When your savings, grants, and scholarships don’t cover the cost of attending college, student loans can make up the difference. There are a couple of different kinds of loans: federal loans, private loans, and consolidation loans.
Federal student loans are the largest source of educational loans. You can get these loans through private financial institutions. There are three types of federal student loans:
The terms of student loans available under federal programs are very attractive when compared to most borrowing options—lower interest rates, postponement of payments, longer repayment terms, and less stringent credit requirements.
Private student loans provide additional funding after a borrower has maximized his or her federal loan eligibility. You can get these loans from your school or from private financial institutions. Depending on the lender, private loan terms can vary considerably based on your credit history. You should only use private student loans as supplemental funding after you have exhausted all other sources of financial aid. As with any student loan, be conservative and only borrow what you absolutely need. If you do not have an established credit history, you may still qualify for a private student loan by applying with a cosigner. Having a creditworthy cosigner with a credit rating that is better than yours may lower your interest rate and loan fee.
Loan consolidation refinances multiple loans into one new loan with a new repayment term, monthly payments, and interest rate. Student loan consolidation may save you money if you’re already paying back student loans or are in your grace period. Consolidating your student loans can significantly reduce your monthly student loan payments. That’s because loan consolidation lets you stretch your repayment period from the standard 10 years to up to 30 years, depending on the amount of your student loan debt. The lower payment means you’ll have more money for other expenses. Extending the repayment period increases your total interest payments because you’ll be making smaller payments over a longer period.
If you must borrow, borrow only what’s necessary to cover your college costs (tuition and fees, housing, meals, books, personal expenses, and transportation). Remember, when it’s time to repay, you’ll have other financial obligations, like rent. Financial professionals recommend that monthly student loan payments be no more than 10% of your monthly income (before taxes). Lenders will charge interest for the use of their money and to cover the cost of servicing your loan until it’s paid off. The total interest you pay depends on several factors: the loan amount, the interest rate, and the time in repayment. Lowering or shortening any of these factors will save you money.
The interest rate on federal student loans is established when your loan is first disbursed and varies by loan type. Interest rates on private student loans are variable and are based on the borrower’s credit rating. When you receive your funds, you may notice that they’re less than you thought – Fees, which vary by loan program and lender, have been deducted from your loan proceeds.
You have rights and responsibilities as a borrower.
Managing your student loans will be easier if you use one lender for all of your student loans. It is your right and responsibility to choose the lender of your student loans.
Loan repayment usually starts after you graduate.

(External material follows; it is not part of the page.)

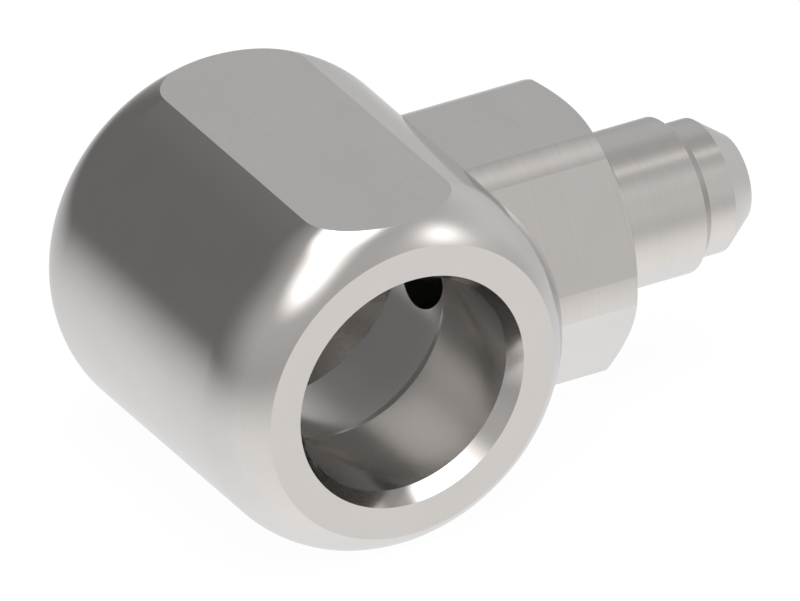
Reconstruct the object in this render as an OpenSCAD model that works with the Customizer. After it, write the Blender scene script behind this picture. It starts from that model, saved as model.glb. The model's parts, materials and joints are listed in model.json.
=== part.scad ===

If you leave school—or suspend your studies beyond the grace period—you will be required to start repaying your student loan. There are a variety of payment plans. You can pick the one that works best for your situation and change it if needed. Payment plans include: standard repayment, graduated repayment, income-sensitive repayment, extended repayment, and consolidation.
If you can’t meet your repayment obligations, you have a few choices. Depending on your situation and on your loans, you may be able to lower monthly costs, request a deferment, or apply for a forbearance.

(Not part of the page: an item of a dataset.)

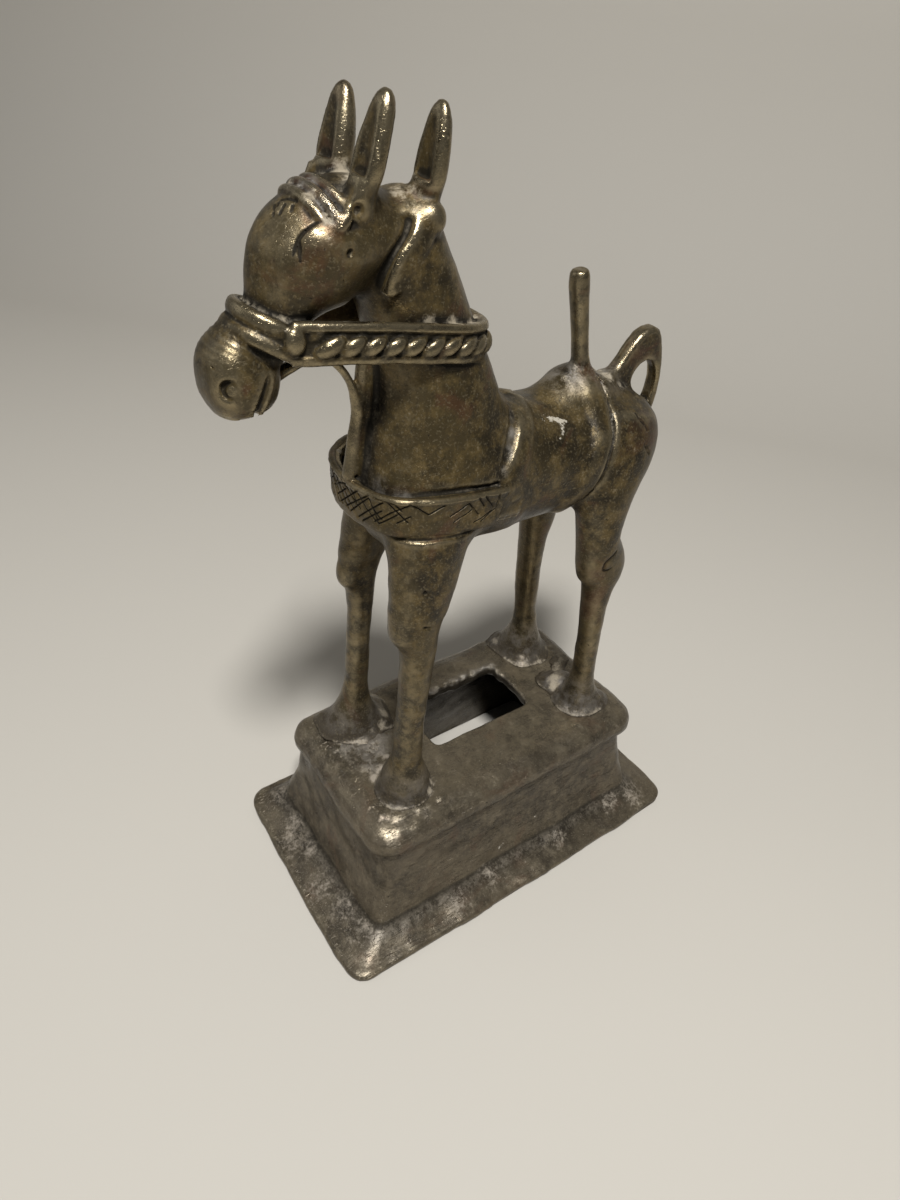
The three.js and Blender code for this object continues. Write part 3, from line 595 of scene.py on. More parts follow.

Deferment lets you temporary suspend loan payments. You may be granted a deferment for a variety of reasons: economic hardship, unemployment, military deployment, enrollment in school, or other similar situations. You are responsible for paying your educational debt even when granted deferment. Deferment is temporary and limited for specified time frames. If you’ve already had one deferment, you may be eligible for the same type again. In other cases, you may have exceeded the time limit on a particular deferment and may no longer be eligible to apply for that same type.
A forbearance can help you avoid delinquency and default if you’re facing temporary financial difficulty. Forbearance lets you suspend or reduce your payments under certain circumstances and for specified periods of up to one year at a time. During forbearance, you will receive quarterly interest statements and have the option to pay the accrued interest. If you don’t, any unpaid accrued interest will be capitalized.
You have numerous options when it comes to student loans. Make sure you are informed of your options and choose the best one based on your personal situation. Borrow only what you need – you will have to pay it back. If you find you are having difficulty with repayment, contact your loan company right away. Ignoring this obligation can prove to be quite costly.